■ **EXERCISE GOAL**
Return each line containing the string "this".

-- START RECORDS FOR THE TASK --

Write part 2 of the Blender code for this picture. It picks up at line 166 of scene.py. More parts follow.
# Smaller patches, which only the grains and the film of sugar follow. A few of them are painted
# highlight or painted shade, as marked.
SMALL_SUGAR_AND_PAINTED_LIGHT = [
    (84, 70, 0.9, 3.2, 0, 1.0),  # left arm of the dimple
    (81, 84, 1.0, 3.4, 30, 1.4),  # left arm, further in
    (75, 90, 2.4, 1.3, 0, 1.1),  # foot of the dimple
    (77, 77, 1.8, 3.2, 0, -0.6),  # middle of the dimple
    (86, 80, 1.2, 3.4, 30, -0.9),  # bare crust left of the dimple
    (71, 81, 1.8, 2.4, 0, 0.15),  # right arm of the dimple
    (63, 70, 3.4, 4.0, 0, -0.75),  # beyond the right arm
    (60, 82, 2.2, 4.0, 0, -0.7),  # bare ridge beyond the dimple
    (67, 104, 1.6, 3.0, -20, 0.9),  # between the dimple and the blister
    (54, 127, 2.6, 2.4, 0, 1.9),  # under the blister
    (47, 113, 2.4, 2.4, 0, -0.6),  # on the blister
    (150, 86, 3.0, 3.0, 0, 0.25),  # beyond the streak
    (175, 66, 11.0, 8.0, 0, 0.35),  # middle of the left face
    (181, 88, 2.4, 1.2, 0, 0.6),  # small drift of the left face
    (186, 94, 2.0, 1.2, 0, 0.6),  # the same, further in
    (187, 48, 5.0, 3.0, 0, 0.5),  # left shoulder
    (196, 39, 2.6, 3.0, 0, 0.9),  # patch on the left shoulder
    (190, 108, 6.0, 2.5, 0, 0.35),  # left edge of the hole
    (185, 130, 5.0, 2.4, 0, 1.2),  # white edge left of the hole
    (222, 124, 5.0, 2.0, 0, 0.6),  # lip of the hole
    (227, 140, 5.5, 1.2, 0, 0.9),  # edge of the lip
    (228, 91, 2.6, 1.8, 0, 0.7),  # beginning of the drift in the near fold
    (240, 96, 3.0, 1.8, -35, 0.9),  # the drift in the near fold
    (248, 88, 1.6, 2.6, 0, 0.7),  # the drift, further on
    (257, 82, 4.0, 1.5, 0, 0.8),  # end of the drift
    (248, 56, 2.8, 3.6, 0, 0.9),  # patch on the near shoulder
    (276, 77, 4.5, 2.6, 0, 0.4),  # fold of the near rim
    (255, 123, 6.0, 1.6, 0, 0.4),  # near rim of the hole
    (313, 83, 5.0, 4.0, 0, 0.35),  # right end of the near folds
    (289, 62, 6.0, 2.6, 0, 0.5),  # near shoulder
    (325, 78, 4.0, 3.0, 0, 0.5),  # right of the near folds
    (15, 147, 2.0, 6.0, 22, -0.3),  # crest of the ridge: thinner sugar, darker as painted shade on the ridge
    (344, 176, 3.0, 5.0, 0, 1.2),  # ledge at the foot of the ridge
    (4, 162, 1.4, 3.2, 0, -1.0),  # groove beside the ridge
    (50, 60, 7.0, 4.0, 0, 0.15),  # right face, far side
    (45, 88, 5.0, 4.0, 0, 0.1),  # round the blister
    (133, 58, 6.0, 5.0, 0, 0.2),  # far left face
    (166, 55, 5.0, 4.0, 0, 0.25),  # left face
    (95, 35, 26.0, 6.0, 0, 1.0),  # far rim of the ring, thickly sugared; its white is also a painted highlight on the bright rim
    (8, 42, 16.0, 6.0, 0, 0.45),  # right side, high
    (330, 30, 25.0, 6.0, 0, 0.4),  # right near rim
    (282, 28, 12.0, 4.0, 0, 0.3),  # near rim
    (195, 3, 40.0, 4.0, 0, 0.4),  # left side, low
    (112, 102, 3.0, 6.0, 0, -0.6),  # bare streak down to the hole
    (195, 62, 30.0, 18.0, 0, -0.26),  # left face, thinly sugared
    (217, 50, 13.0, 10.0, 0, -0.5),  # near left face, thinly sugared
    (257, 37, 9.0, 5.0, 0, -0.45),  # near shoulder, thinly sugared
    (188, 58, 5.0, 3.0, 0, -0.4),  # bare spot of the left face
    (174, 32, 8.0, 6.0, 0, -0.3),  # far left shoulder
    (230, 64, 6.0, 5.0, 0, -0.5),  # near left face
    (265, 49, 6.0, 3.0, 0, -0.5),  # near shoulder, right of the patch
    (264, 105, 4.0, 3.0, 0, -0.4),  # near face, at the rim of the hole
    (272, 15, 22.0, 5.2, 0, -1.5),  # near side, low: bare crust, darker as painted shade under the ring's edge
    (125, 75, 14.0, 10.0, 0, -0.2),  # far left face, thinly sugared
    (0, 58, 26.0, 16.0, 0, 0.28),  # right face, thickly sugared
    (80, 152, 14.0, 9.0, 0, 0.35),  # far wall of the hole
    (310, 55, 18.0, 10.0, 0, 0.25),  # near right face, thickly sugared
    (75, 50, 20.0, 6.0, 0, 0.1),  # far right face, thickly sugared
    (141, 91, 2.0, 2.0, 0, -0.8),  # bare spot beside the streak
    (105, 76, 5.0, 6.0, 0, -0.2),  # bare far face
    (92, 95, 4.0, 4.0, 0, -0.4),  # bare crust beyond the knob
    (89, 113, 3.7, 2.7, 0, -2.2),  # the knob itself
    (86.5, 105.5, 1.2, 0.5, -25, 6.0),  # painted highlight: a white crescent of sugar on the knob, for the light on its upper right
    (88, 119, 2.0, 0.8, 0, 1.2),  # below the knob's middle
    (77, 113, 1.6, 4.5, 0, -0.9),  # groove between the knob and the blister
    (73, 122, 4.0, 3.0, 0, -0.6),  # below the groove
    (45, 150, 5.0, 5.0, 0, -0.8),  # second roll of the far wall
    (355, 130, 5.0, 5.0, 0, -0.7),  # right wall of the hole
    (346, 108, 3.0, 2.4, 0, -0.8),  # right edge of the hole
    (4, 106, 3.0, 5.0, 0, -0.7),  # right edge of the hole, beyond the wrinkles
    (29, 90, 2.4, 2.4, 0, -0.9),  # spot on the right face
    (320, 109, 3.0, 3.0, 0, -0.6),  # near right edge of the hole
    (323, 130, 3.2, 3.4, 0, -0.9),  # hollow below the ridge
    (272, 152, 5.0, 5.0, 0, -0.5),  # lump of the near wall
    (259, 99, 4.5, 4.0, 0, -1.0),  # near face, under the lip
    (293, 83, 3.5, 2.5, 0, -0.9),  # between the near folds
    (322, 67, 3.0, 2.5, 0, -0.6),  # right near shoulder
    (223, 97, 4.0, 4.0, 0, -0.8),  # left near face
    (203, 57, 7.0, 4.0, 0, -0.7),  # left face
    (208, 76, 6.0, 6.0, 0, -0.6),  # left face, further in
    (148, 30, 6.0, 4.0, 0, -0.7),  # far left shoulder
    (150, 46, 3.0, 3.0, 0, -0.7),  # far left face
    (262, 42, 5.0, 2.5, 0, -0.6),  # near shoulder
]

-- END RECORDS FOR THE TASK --
-- START RECORDS FOR THE TASK --

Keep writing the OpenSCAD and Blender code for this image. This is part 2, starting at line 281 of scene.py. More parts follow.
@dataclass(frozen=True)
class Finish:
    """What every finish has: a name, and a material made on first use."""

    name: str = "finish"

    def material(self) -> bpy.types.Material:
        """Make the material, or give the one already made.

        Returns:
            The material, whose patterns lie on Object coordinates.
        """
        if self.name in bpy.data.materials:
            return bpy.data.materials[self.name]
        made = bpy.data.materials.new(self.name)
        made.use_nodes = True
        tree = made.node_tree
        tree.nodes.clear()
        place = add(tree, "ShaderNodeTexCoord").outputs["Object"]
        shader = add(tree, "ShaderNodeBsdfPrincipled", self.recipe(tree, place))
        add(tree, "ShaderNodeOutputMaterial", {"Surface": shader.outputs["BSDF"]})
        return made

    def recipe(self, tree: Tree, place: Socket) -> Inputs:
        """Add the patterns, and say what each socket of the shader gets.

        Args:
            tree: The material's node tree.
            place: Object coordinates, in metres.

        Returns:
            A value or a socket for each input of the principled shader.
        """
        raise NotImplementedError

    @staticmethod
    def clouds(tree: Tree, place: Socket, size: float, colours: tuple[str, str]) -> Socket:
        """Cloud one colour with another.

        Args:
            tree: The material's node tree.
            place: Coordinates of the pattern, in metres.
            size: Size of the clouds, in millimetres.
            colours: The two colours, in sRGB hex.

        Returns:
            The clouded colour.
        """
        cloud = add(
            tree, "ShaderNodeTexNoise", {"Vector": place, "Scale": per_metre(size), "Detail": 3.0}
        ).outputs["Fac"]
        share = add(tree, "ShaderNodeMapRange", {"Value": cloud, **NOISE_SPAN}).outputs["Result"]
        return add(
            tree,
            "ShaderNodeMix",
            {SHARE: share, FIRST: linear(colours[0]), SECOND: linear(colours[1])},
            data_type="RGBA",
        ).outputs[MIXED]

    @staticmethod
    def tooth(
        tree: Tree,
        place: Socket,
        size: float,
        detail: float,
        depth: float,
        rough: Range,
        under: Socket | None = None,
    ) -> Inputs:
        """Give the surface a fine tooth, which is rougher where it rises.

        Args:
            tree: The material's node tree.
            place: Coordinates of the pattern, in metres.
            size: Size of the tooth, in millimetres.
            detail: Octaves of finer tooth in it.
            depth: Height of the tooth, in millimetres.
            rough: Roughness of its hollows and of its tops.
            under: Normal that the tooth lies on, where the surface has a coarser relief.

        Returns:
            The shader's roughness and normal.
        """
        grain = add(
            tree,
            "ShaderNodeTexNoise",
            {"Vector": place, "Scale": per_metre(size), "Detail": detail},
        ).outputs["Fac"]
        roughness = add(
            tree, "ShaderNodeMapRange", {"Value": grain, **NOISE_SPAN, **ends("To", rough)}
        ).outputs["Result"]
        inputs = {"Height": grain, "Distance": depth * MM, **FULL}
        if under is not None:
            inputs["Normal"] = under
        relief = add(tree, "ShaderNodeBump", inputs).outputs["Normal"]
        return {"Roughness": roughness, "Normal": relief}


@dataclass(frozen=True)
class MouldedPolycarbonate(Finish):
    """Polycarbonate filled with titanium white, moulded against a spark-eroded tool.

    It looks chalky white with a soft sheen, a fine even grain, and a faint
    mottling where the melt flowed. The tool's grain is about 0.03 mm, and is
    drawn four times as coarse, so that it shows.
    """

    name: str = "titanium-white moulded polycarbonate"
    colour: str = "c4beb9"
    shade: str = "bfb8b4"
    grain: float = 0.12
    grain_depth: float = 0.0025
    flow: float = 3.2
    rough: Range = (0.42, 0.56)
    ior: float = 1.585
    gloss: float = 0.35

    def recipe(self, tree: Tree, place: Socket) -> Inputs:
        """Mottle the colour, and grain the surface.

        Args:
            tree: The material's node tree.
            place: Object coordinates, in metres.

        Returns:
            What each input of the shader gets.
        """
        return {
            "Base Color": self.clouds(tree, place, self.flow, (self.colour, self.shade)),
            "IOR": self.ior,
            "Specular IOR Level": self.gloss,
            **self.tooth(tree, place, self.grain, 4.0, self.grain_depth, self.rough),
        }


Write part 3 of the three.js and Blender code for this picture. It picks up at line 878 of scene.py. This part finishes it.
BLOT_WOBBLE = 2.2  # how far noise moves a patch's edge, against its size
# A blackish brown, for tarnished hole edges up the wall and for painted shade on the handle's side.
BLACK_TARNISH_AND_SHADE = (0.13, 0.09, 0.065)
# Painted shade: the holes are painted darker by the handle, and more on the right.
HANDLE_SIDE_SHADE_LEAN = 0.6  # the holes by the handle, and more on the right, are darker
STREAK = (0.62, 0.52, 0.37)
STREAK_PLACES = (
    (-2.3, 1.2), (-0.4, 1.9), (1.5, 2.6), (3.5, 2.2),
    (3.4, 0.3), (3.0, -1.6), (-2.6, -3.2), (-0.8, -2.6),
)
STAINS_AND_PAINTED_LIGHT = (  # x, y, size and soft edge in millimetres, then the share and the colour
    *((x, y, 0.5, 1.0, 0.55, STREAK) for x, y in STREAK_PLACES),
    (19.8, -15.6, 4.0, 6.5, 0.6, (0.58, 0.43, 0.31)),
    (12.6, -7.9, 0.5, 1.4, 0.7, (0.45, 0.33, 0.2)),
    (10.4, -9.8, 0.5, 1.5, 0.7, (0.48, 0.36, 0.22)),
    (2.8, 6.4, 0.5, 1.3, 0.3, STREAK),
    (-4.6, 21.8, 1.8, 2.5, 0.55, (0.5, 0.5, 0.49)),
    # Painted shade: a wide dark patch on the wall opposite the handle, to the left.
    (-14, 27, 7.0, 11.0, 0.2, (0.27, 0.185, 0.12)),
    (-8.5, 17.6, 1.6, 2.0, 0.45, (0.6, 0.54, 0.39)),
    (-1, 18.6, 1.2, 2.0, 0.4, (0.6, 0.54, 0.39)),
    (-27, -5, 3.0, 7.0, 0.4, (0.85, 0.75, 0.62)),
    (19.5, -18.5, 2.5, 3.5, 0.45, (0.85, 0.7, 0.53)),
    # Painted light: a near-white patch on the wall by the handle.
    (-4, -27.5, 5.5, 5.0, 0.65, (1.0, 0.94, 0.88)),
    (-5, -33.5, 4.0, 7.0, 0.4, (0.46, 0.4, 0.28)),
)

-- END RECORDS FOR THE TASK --

■ **RESPONSE**
Write part 2 of the Blender code for this picture. It picks up at line 166 of scene.py. More parts follow.
Keep writing the OpenSCAD and Blender code for this image. This is part 2, starting at line 281 of scene.py. More parts follow.
Write part 3 of the three.js and Blender code for this picture. It picks up at line 878 of scene.py. This part finishes it.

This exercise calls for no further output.